— start of DATA SECTION —

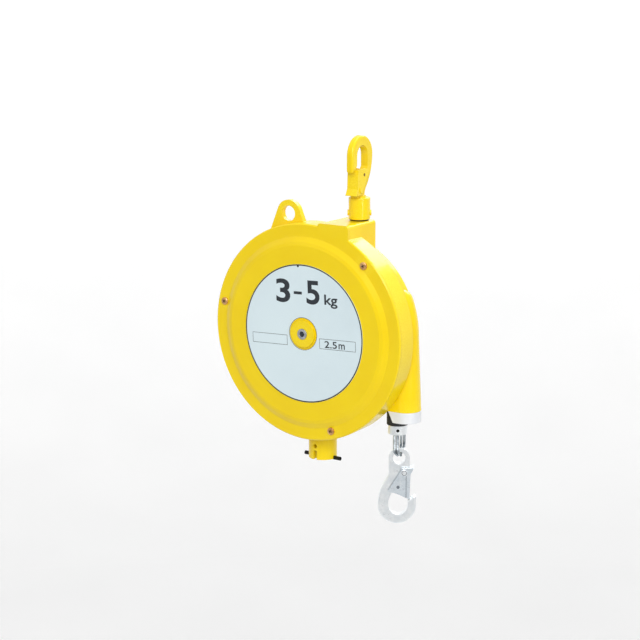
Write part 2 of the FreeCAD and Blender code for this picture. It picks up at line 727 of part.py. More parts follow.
def hook_blank(bill, shank, pivot_z, back_x, waist_z, front_x):
    """Hook outline in its own plane: bowl at the origin, shank towards +Z, mouth towards +X."""
    half = HOOK_T / 2
    bowl = cyl(BOWL_OUT_R, V(0, -half, 0), V(0, half, 0))
    bill_in = BOWL_SHIFT + BOWL_IN_R
    wide = BOWL_OUT_R
    body = bowl.fuse(hook_web(bill, shank, pivot_z, back_x, waist_z, front_x))
    inner = cyl(BOWL_IN_R, V(BOWL_SHIFT, -half - OVER, 0), V(BOWL_SHIFT, half + OVER, 0))
    slope = math.tan(math.radians(BILL_SLOPE_DEG))
    tip_z = bill + (wide - bill_in) * slope
    shank_in = PIVOT_SIDE - PIVOT_BOSS_R
    mouth = plate([(BOWL_SHIFT - BOWL_IN_R, 0), (bill_in, 0), (bill_in, bill),
                   (wide + OVER, tip_z + slope), (wide + OVER, pivot_z), (PIVOT_SIDE, pivot_z),
                   (shank_in, pivot_z - PIVOT_BOSS_R), (BOWL_SHIFT - BOWL_IN_R, bill)],
                  -half - OVER, half + OVER)
    body = body.cut(inner).cut(mouth).removeSplitter()
    tip = [e for e in body.Edges if e.BoundBox.XMin > wide - RUN and e.BoundBox.ZMin > tip_z - RUN]
    body = body.makeFillet(BILL_ROUND, tip)
    waist = [e for e in body.Edges if e.BoundBox.XMax < back_x + RUN and e.BoundBox.ZMin > waist_z - RUN
             and e.BoundBox.ZMax < waist_z + RUN]
    body = body.makeFillet(WAIST_ROUND, waist)
    rims = [e for e in body.Edges if e.BoundBox.YLength < RUN and e.BoundBox.XMax > back_x + RUN
            and e.BoundBox.XMin < -BOWL_OUT_R + RUN]
    body = body.makeFillet(HOOK_ROUND, rims)
    boss = cyl(PIVOT_BOSS_R, V(PIVOT_SIDE, -half, pivot_z), V(PIVOT_SIDE, half, pivot_z))
    return body.fuse(boss)


def pivot_cuts(body, pivot_z):
    """Rivet hole, pocket for the latch spring and room for the latch strip."""
    half = HOOK_T / 2 + OVER
    half_pocket = LATCH_WIRE_R * (LATCH_COILS + 2)
    side = PIVOT_SIDE + PIVOT_BOSS_R
    rivet = cyl(RIVET_R + RUN, V(PIVOT_SIDE, -half, pivot_z), V(PIVOT_SIDE, half, pivot_z))
    pocket = cyl(LATCH_POCKET_R, V(PIVOT_SIDE, -half_pocket, pivot_z), V(PIVOT_SIDE, half_pocket, pivot_z))
    room = box(side, BOWL_OUT_R, -half, half, pivot_z - PIVOT_BOSS_R, pivot_z + PIVOT_BOSS_R + GAP)
    return body.cut(rivet).cut(pocket).cut(room)


def latch_spring_blank(pivot_z):
    """Torsion coil round the rivet, in a pocket inside the hook."""
    pitch = LATCH_WIRE_R * 2 + RUN
    spring = coil(LATCH_COIL_R, LATCH_WIRE_R, pitch, LATCH_COILS, 0, COIL_STEPS - COIL_SIDES)
    spring.translate(V(PIVOT_SIDE, -pitch * LATCH_COILS / 2, pivot_z))
    return spring


def latch_blank(bill, pivot_z):
    """Folded sheet latch: two cheeks over the hook and a strip across the mouth."""
    half = HOOK_T / 2 + LATCH_SIDE
    strip_x = PIVOT_SIDE + PIVOT_BOSS_R + LATCH_PLAY
    foot_x = strip_x - LATCH_LEAN
    foot = bill + LATCH_REST
    top = pivot_z + PIVOT_BOSS_R
    hem_x = strip_x - LATCH_W
    outline = [(strip_x + LATCH_T + LATCH_TAB, top), (strip_x + LATCH_T, top - LATCH_TAB * 2),
               (foot_x + LATCH_T, foot), (foot_x, foot),
               (hem_x + LATCH_HEM_RUN, LATCH_HEM_Z - LATCH_HEM_FALL),
               (hem_x, LATCH_HEM_Z), (PIVOT_SIDE - PIVOT_BOSS_R, pivot_z),
               (PIVOT_SIDE - PIVOT_BOSS_R / 2, top)]
    solid = plate(outline, -half - LATCH_T, half + LATCH_T)
    room = plate([(-COVER_R, foot - OVER), (foot_x, foot - OVER), (foot_x, foot), (strip_x, top),
                  (strip_x, top + OVER), (-COVER_R, top + OVER)], -half, half)
    latch = solid.cut(room)
    hole = cyl(RIVET_R + RUN, V(PIVOT_SIDE, -half * 2, pivot_z), V(PIVOT_SIDE, half * 2, pivot_z))
    return latch.cut(hole)


def rivet_blank(pivot_z):
    half = HOOK_T / 2 + LATCH_SIDE + LATCH_T + RUN
    pin = cyl(RIVET_R, V(PIVOT_SIDE, -half, pivot_z), V(PIVOT_SIDE, half, pivot_z))
    for side in (-1, 1):
        seat = V(PIVOT_SIDE, side * half, pivot_z)
        pin = pin.fuse(cyl(RIVET_HEAD_R, seat, seat + Y * side * RIVET_HEAD_H))
    return pin


def place_lower(shape):
    centre = V(CABLE_X, CABLE_Y, EYE_Z)
    moved = shape.copy()
    moved.translate(centre - Z * EYE_TO_BOWL)
    return turned(moved, centre, LOWER_HOOK_TURN)


def lower_hook():
    body = hook_blank(LOWER_BILL, EYE_TO_BOWL, LOWER_PIVOT_Z,
                      EYE_SIDE - EYE_R, LOWER_WAIST_Z, EYE_SIDE + EYE_R)
    half = HOOK_T / 2
    eye = cyl(EYE_R, V(EYE_SIDE, -half, EYE_TO_BOWL), V(EYE_SIDE, half, EYE_TO_BOWL))
    hole = cyl(EYE_HOLE_R, V(EYE_SIDE, -half - OVER, EYE_TO_BOWL), V(EYE_SIDE, half + OVER, EYE_TO_BOWL))
    body = body.fuse(eye).cut(hole).removeSplitter()
    return place_lower(pivot_cuts(body, LOWER_PIVOT_Z))


def lower_latch():
    return place_lower(latch_blank(LOWER_BILL, LOWER_PIVOT_Z))


def lower_rivet():
    return place_lower(rivet_blank(LOWER_PIVOT_Z))


def lower_latch_spring():
    return place_lower(latch_spring_blank(LOWER_PIVOT_Z))


def place_upper(shape):
    """Turn the hook over, mouth to the front, above the swivel collar."""
    moved = turned(shape, V(0, 0, 0), 180, Y)
    moved = turned(moved, V(0, 0, 0), 90 + UPPER_HOOK_TURN)
    moved.translate(V(HOOK_X, HOOK_Y, COLLAR_TOP + UPPER_STEM_TO_BOWL))
    return moved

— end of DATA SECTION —

THE PROBLEM | Produce an exact copy of the whole listing.

RESPONSE BELOW |
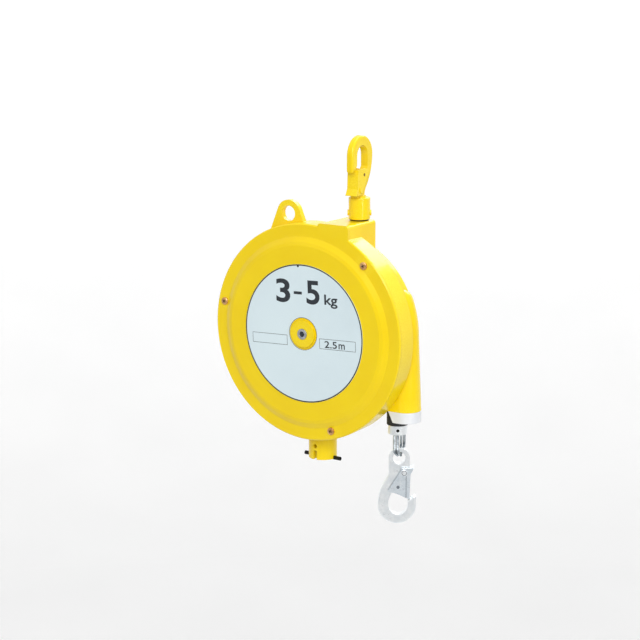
Write part 2 of the FreeCAD and Blender code for this picture. It picks up at line 727 of part.py. More parts follow.
def hook_blank(bill, shank, pivot_z, back_x, waist_z, front_x):
    """Hook outline in its own plane: bowl at the origin, shank towards +Z, mouth towards +X."""
    half = HOOK_T / 2
    bowl = cyl(BOWL_OUT_R, V(0, -half, 0), V(0, half, 0))
    bill_in = BOWL_SHIFT + BOWL_IN_R
    wide = BOWL_OUT_R
    body = bowl.fuse(hook_web(bill, shank, pivot_z, back_x, waist_z, front_x))
    inner = cyl(BOWL_IN_R, V(BOWL_SHIFT, -half - OVER, 0), V(BOWL_SHIFT, half + OVER, 0))
    slope = math.tan(math.radians(BILL_SLOPE_DEG))
    tip_z = bill + (wide - bill_in) * slope
    shank_in = PIVOT_SIDE - PIVOT_BOSS_R
    mouth = plate([(BOWL_SHIFT - BOWL_IN_R, 0), (bill_in, 0), (bill_in, bill),
                   (wide + OVER, tip_z + slope), (wide + OVER, pivot_z), (PIVOT_SIDE, pivot_z),
                   (shank_in, pivot_z - PIVOT_BOSS_R), (BOWL_SHIFT - BOWL_IN_R, bill)],
                  -half - OVER, half + OVER)
    body = body.cut(inner).cut(mouth).removeSplitter()
    tip = [e for e in body.Edges if e.BoundBox.XMin > wide - RUN and e.BoundBox.ZMin > tip_z - RUN]
    body = body.makeFillet(BILL_ROUND, tip)
    waist = [e for e in body.Edges if e.BoundBox.XMax < back_x + RUN and e.BoundBox.ZMin > waist_z - RUN
             and e.BoundBox.ZMax < waist_z + RUN]
    body = body.makeFillet(WAIST_ROUND, waist)
    rims = [e for e in body.Edges if e.BoundBox.YLength < RUN and e.BoundBox.XMax > back_x + RUN
            and e.BoundBox.XMin < -BOWL_OUT_R + RUN]
    body = body.makeFillet(HOOK_ROUND, rims)
    boss = cyl(PIVOT_BOSS_R, V(PIVOT_SIDE, -half, pivot_z), V(PIVOT_SIDE, half, pivot_z))
    return body.fuse(boss)


def pivot_cuts(body, pivot_z):
    """Rivet hole, pocket for the latch spring and room for the latch strip."""
    half = HOOK_T / 2 + OVER
    half_pocket = LATCH_WIRE_R * (LATCH_COILS + 2)
    side = PIVOT_SIDE + PIVOT_BOSS_R
    rivet = cyl(RIVET_R + RUN, V(PIVOT_SIDE, -half, pivot_z), V(PIVOT_SIDE, half, pivot_z))
    pocket = cyl(LATCH_POCKET_R, V(PIVOT_SIDE, -half_pocket, pivot_z), V(PIVOT_SIDE, half_pocket, pivot_z))
    room = box(side, BOWL_OUT_R, -half, half, pivot_z - PIVOT_BOSS_R, pivot_z + PIVOT_BOSS_R + GAP)
    return body.cut(rivet).cut(pocket).cut(room)


def latch_spring_blank(pivot_z):
    """Torsion coil round the rivet, in a pocket inside the hook."""
    pitch = LATCH_WIRE_R * 2 + RUN
    spring = coil(LATCH_COIL_R, LATCH_WIRE_R, pitch, LATCH_COILS, 0, COIL_STEPS - COIL_SIDES)
    spring.translate(V(PIVOT_SIDE, -pitch * LATCH_COILS / 2, pivot_z))
    return spring


def latch_blank(bill, pivot_z):
    """Folded sheet latch: two cheeks over the hook and a strip across the mouth."""
    half = HOOK_T / 2 + LATCH_SIDE
    strip_x = PIVOT_SIDE + PIVOT_BOSS_R + LATCH_PLAY
    foot_x = strip_x - LATCH_LEAN
    foot = bill + LATCH_REST
    top = pivot_z + PIVOT_BOSS_R
    hem_x = strip_x - LATCH_W
    outline = [(strip_x + LATCH_T + LATCH_TAB, top), (strip_x + LATCH_T, top - LATCH_TAB * 2),
               (foot_x + LATCH_T, foot), (foot_x, foot),
               (hem_x + LATCH_HEM_RUN, LATCH_HEM_Z - LATCH_HEM_FALL),
               (hem_x, LATCH_HEM_Z), (PIVOT_SIDE - PIVOT_BOSS_R, pivot_z),
               (PIVOT_SIDE - PIVOT_BOSS_R / 2, top)]
    solid = plate(outline, -half - LATCH_T, half + LATCH_T)
    room = plate([(-COVER_R, foot - OVER), (foot_x, foot - OVER), (foot_x, foot), (strip_x, top),
                  (strip_x, top + OVER), (-COVER_R, top + OVER)], -half, half)
    latch = solid.cut(room)
    hole = cyl(RIVET_R + RUN, V(PIVOT_SIDE, -half * 2, pivot_z), V(PIVOT_SIDE, half * 2, pivot_z))
    return latch.cut(hole)


def rivet_blank(pivot_z):
    half = HOOK_T / 2 + LATCH_SIDE + LATCH_T + RUN
    pin = cyl(RIVET_R, V(PIVOT_SIDE, -half, pivot_z), V(PIVOT_SIDE, half, pivot_z))
    for side in (-1, 1):
        seat = V(PIVOT_SIDE, side * half, pivot_z)
        pin = pin.fuse(cyl(RIVET_HEAD_R, seat, seat + Y * side * RIVET_HEAD_H))
    return pin


def place_lower(shape):
    centre = V(CABLE_X, CABLE_Y, EYE_Z)
    moved = shape.copy()
    moved.translate(centre - Z * EYE_TO_BOWL)
    return turned(moved, centre, LOWER_HOOK_TURN)


def lower_hook():
    body = hook_blank(LOWER_BILL, EYE_TO_BOWL, LOWER_PIVOT_Z,
                      EYE_SIDE - EYE_R, LOWER_WAIST_Z, EYE_SIDE + EYE_R)
    half = HOOK_T / 2
    eye = cyl(EYE_R, V(EYE_SIDE, -half, EYE_TO_BOWL), V(EYE_SIDE, half, EYE_TO_BOWL))
    hole = cyl(EYE_HOLE_R, V(EYE_SIDE, -half - OVER, EYE_TO_BOWL), V(EYE_SIDE, half + OVER, EYE_TO_BOWL))
    body = body.fuse(eye).cut(hole).removeSplitter()
    return place_lower(pivot_cuts(body, LOWER_PIVOT_Z))


def lower_latch():
    return place_lower(latch_blank(LOWER_BILL, LOWER_PIVOT_Z))


def lower_rivet():
    return place_lower(rivet_blank(LOWER_PIVOT_Z))


def lower_latch_spring():
    return place_lower(latch_spring_blank(LOWER_PIVOT_Z))


def place_upper(shape):
    """Turn the hook over, mouth to the front, above the swivel collar."""
    moved = turned(shape, V(0, 0, 0), 180, Y)
    moved = turned(moved, V(0, 0, 0), 90 + UPPER_HOOK_TURN)
    moved.translate(V(HOOK_X, HOOK_Y, COLLAR_TOP + UPPER_STEM_TO_BOWL))
    return moved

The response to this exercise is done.